┌──
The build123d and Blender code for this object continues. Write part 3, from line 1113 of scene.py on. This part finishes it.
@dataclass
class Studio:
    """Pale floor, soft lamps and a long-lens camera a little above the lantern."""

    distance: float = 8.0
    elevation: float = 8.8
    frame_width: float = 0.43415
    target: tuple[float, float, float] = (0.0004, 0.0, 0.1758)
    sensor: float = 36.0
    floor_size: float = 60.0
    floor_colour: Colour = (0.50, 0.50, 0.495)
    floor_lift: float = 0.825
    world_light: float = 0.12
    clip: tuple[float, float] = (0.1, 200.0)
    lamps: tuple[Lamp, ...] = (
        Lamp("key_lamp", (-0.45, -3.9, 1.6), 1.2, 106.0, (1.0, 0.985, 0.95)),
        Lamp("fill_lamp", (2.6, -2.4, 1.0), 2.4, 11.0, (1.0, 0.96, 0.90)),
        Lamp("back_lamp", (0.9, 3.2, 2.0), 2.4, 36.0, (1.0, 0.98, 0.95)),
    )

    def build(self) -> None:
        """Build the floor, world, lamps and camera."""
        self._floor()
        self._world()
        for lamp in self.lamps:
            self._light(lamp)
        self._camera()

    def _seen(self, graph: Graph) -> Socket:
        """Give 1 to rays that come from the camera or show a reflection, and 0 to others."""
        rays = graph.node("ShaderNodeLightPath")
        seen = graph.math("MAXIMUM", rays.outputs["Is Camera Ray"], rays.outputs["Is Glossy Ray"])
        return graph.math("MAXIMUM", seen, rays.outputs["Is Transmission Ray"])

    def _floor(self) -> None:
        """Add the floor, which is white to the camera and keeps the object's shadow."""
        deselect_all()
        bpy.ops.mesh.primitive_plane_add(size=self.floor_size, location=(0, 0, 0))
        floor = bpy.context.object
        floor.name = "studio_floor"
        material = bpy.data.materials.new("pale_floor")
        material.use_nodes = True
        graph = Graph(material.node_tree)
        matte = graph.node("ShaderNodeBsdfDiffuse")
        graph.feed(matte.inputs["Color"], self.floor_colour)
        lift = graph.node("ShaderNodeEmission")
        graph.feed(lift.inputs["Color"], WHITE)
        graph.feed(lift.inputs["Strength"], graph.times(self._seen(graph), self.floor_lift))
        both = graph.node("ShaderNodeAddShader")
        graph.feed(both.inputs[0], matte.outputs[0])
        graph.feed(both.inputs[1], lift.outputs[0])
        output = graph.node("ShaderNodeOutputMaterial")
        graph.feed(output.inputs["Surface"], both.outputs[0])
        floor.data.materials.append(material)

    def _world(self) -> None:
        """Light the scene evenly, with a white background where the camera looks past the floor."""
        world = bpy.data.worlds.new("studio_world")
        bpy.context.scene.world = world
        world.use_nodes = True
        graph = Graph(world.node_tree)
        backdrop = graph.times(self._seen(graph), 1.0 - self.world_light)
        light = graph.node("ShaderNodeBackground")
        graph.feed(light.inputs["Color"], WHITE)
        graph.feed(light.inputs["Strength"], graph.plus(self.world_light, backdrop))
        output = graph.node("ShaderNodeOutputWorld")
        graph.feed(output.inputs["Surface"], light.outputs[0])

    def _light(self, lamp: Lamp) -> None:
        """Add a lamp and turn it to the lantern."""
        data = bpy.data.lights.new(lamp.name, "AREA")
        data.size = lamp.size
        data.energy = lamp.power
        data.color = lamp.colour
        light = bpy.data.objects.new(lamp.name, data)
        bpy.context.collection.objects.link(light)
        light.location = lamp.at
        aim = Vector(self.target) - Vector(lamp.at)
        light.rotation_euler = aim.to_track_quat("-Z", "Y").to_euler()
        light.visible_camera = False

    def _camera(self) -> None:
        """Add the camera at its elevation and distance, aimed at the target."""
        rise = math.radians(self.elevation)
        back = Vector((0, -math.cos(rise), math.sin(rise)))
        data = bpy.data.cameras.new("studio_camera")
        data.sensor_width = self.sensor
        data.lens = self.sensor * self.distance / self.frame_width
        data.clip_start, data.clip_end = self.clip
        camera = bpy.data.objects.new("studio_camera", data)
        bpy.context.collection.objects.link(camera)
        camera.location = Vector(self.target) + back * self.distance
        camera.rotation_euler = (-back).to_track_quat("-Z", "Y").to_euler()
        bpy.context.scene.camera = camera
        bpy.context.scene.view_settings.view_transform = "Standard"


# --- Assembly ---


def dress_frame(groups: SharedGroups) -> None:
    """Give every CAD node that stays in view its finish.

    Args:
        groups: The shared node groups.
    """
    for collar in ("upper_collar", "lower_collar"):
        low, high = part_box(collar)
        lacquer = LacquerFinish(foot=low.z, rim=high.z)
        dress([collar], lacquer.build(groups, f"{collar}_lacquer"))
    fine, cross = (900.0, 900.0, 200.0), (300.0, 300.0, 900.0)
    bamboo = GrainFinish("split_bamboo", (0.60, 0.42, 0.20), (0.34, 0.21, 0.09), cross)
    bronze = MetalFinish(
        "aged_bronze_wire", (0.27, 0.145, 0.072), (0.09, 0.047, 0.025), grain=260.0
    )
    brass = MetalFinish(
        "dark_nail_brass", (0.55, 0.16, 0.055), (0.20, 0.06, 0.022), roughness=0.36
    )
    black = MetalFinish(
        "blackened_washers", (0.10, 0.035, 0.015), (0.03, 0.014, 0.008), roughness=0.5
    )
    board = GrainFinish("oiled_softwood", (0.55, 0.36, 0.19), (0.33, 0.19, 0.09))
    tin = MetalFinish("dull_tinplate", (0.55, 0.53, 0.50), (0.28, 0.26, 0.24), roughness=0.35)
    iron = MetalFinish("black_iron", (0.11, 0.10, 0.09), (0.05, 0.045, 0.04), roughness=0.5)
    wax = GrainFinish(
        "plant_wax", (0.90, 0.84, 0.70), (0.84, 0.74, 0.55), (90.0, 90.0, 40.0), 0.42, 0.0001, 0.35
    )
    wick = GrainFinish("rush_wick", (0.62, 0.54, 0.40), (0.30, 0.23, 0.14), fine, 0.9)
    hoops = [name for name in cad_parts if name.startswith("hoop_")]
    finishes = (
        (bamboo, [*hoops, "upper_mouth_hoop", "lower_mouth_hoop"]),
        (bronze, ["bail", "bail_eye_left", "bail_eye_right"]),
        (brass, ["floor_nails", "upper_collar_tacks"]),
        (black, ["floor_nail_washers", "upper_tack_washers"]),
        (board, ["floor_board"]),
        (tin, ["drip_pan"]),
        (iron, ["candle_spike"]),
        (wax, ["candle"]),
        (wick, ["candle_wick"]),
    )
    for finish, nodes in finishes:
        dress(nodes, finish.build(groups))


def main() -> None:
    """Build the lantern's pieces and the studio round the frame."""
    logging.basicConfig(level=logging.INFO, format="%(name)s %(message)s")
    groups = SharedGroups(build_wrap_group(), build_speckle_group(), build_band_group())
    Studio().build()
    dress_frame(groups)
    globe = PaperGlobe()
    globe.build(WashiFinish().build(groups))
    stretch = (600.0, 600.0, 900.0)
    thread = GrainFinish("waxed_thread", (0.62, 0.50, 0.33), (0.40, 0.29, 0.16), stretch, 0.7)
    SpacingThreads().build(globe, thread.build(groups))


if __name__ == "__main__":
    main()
└──
> _STATED EXERCISE_: Return every line containing "finishes".

> _ANSWER TO THIS PROBLEM_:
The build123d and Blender code for this object continues. Write part 3, from line 1113 of scene.py on. This part finishes it.
    finishes = (
    for finish, nodes in finishes:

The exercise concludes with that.